The agent's performance can be evaluated based on the following metrics:

m1: 
The agent should accurately identify and focus on the specific issue mentioned in the context, which is the incorrect data type in the 'score_dict' dictionary in the provided file 'task.py'. The agent should provide accurate contextual evidence to support its findings. The agent should also pinpoint where the issue occurs within the involved files. **In this case, the agent failed to identify the specific issue of incorrect data types in the 'score_dict' dictionary**. The agent did not provide accurate contextual evidence related to the issue mentioned in the hint.
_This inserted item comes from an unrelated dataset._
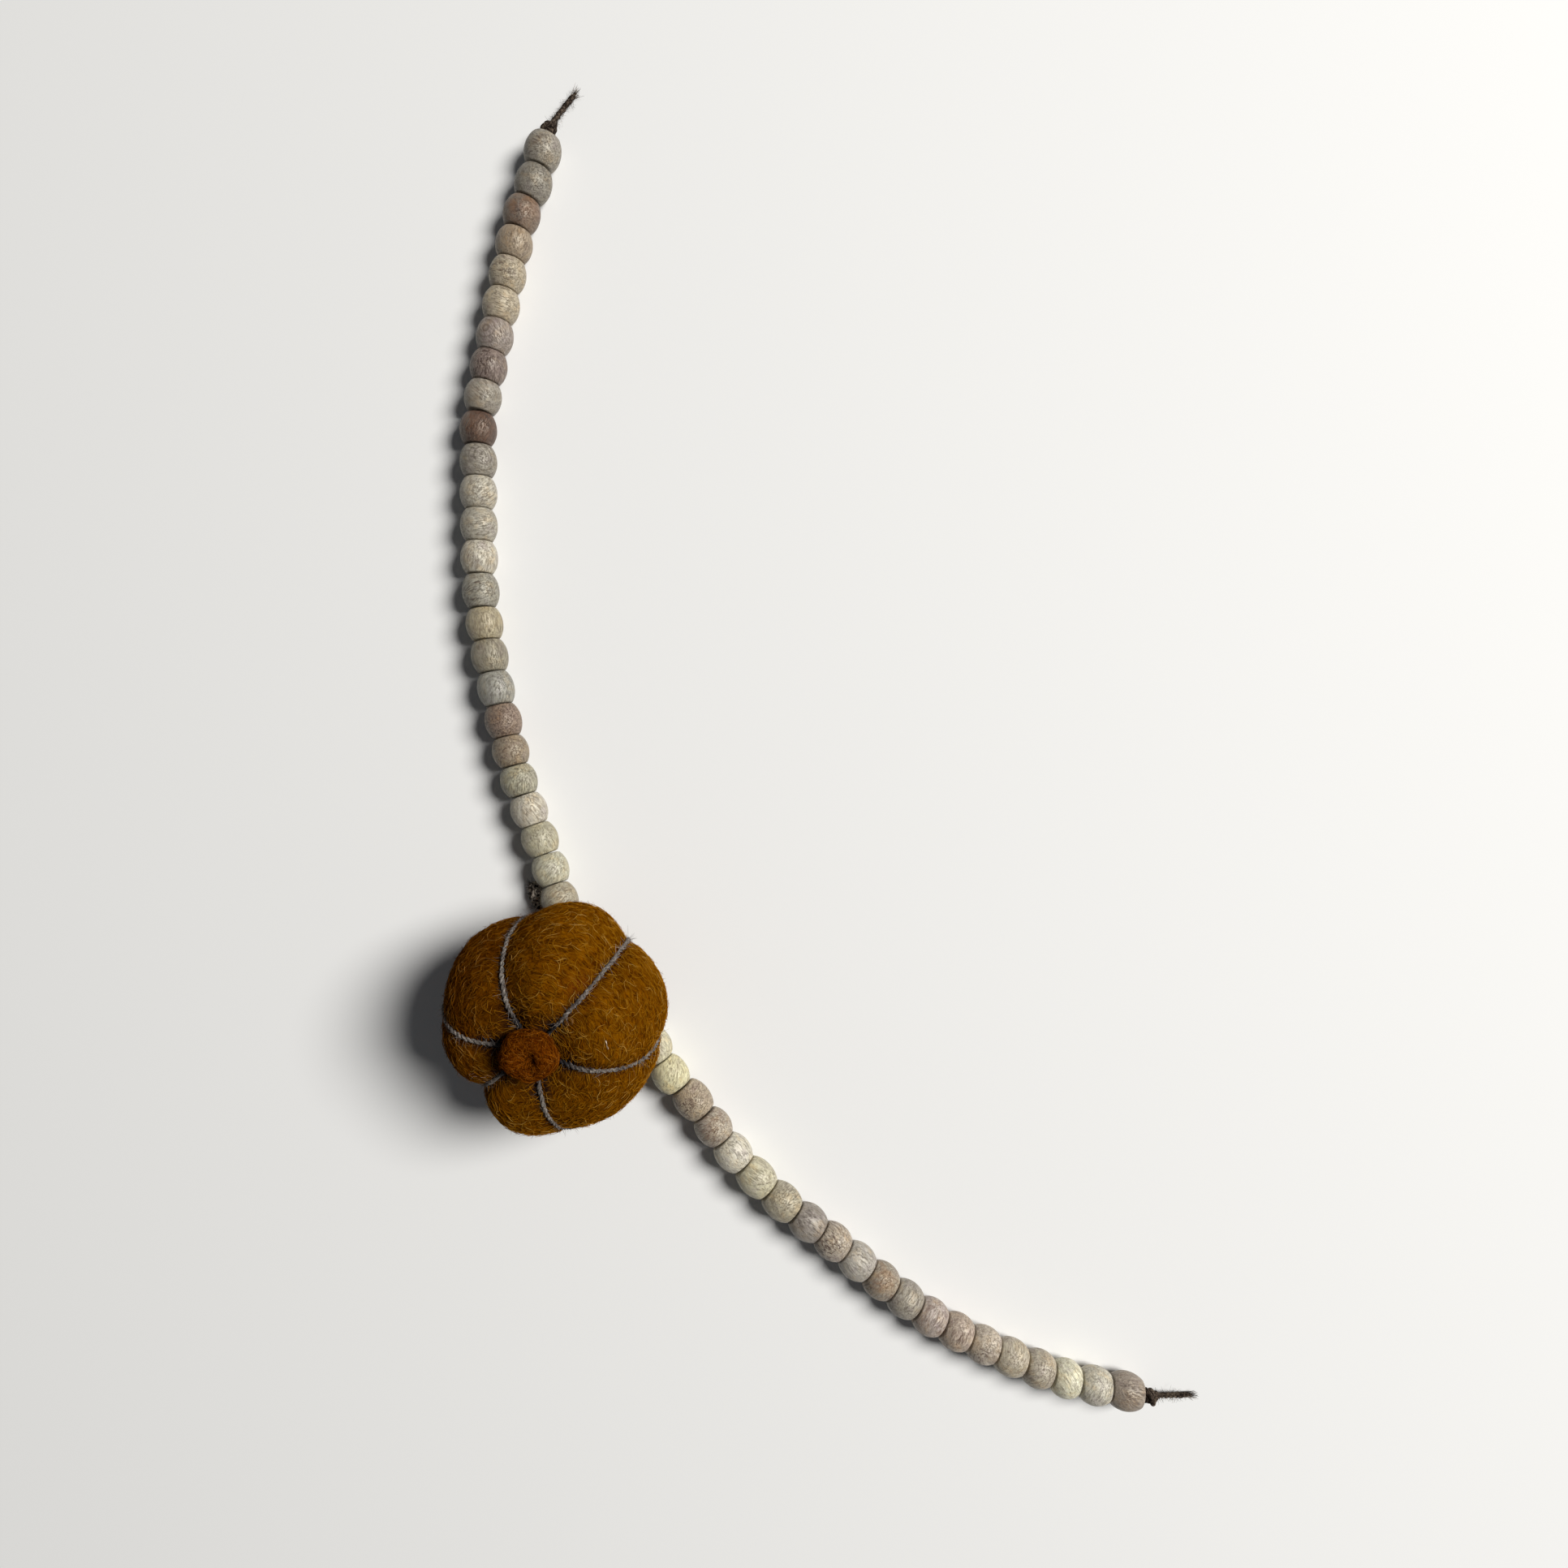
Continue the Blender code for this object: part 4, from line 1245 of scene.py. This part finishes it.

Moreover, the agent did not locate the 'score_dict' structure in the 'task.py' file. Therefore, the rating for m1 should be low.

m2:
The agent should provide a detailed analysis of the issue and explain how this specific issue could impact the overall task or dataset. The agent should demonstrate an understanding of the implications of the issue. **The agent did not perform a detailed analysis of the issue**. The agent focused on general code review aspects and did not delve into the impact of incorrect data types in the 'score_dict' dictionary. Therefore, the rating for m2 should be low.

m3:
The agent's reasoning should directly relate to the specific issue mentioned in the context, highlighting the consequences or impacts of the issue. **The agent's reasoning did not directly apply to the specific issue of incorrect data types in the 'score_dict' dictionary**. The agent discussed general findings about dictionaries in the code without relating it back to the highlighted issue. Therefore, the rating for m3 should be low.

Based on the evaluation of the metrics, the overall assessment for the agent is **"failed"**.